The complexion is the look of the skin, particularly on the face. A number of internal and external factors may influence a person's complexion. These factors include a person's genetics and hormones, as well as environmental factors, medications, and use of skin care products.
Skin hues vary on all people. While some people have skin with a yellowish hue, others have dark brown skin or a creamy white complexion. Skin color is determined by melanin, a chemical in the skin. A higher amount of melanin creates a darker skin color.
The cells containing melanin may become damaged or overstimulated, which can lead to hyperpigmentation. With hyperpigmentation, an excess of melanin appears in the form of age spots, freckles, and other types of dark spots on the skin. A deficiency of melanin in skin cells causes lighter spots on the body.
Complexion is also determined by the amount of sebum in the skin. Sebum is an oily substance produced by sebaceous glands. A large amount of sebum may clog pores, which may lead to acne breakouts. Acne blemishes are often a pink-red color, and inflamed pimples can be painful to the touch. Breakouts, which may be triggered by hormones, medications, cosmetics and other environmental factors, can alter the skin's appearance.
Dry skin, also known as xerosis, also influences the complexion. This condition often appears as patches of flaky, itchy skin. Some people are genetically predisposed to dry skin, while others have dry skin due to medication and skin products, some of which can diminish sebum production. Without the use of a moisturizer, the skin can be stripped of essential oils.
External factors may have an influence on the complexion. For example, people living in a drier environment, such as the desert, will usually have drier skin. The effects of sun exposure can also change the skin's texture or appearance. After prolonged exposure to sunlight, a person might form liver spots, also known as age spots, on the hands, shoulders, arms, and face. Liver spots are painless brown patches which occur in areas with the greatest sun exposure.

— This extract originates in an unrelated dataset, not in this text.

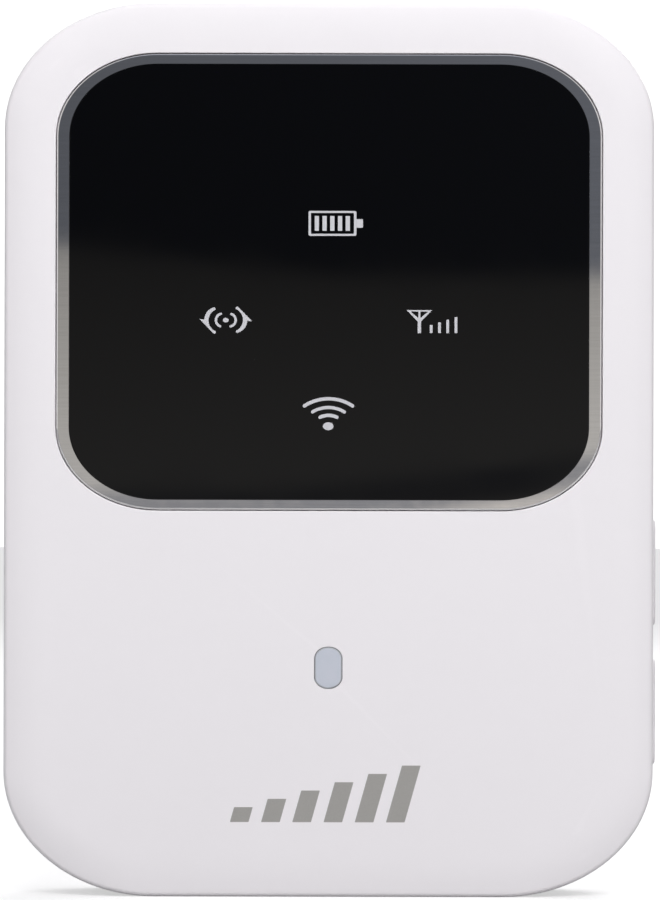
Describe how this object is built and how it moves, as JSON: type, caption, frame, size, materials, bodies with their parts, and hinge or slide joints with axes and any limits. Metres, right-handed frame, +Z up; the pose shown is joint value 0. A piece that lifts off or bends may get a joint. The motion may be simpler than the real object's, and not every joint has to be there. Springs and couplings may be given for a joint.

Aspects of a person's complexion may change with the use of certain products, such as whitening creams or cleansers containing hydroquinone, a whitening ingredient. A person with mild or moderate acne may alter his complexion using medicated cleansers and gels containing benzoyl peroxide or salicylic acid, which can help clear skin and prevent future blemishes. Rich moisturizers or creams containing collagen might increase the skin's elasticity and eliminate dry patches.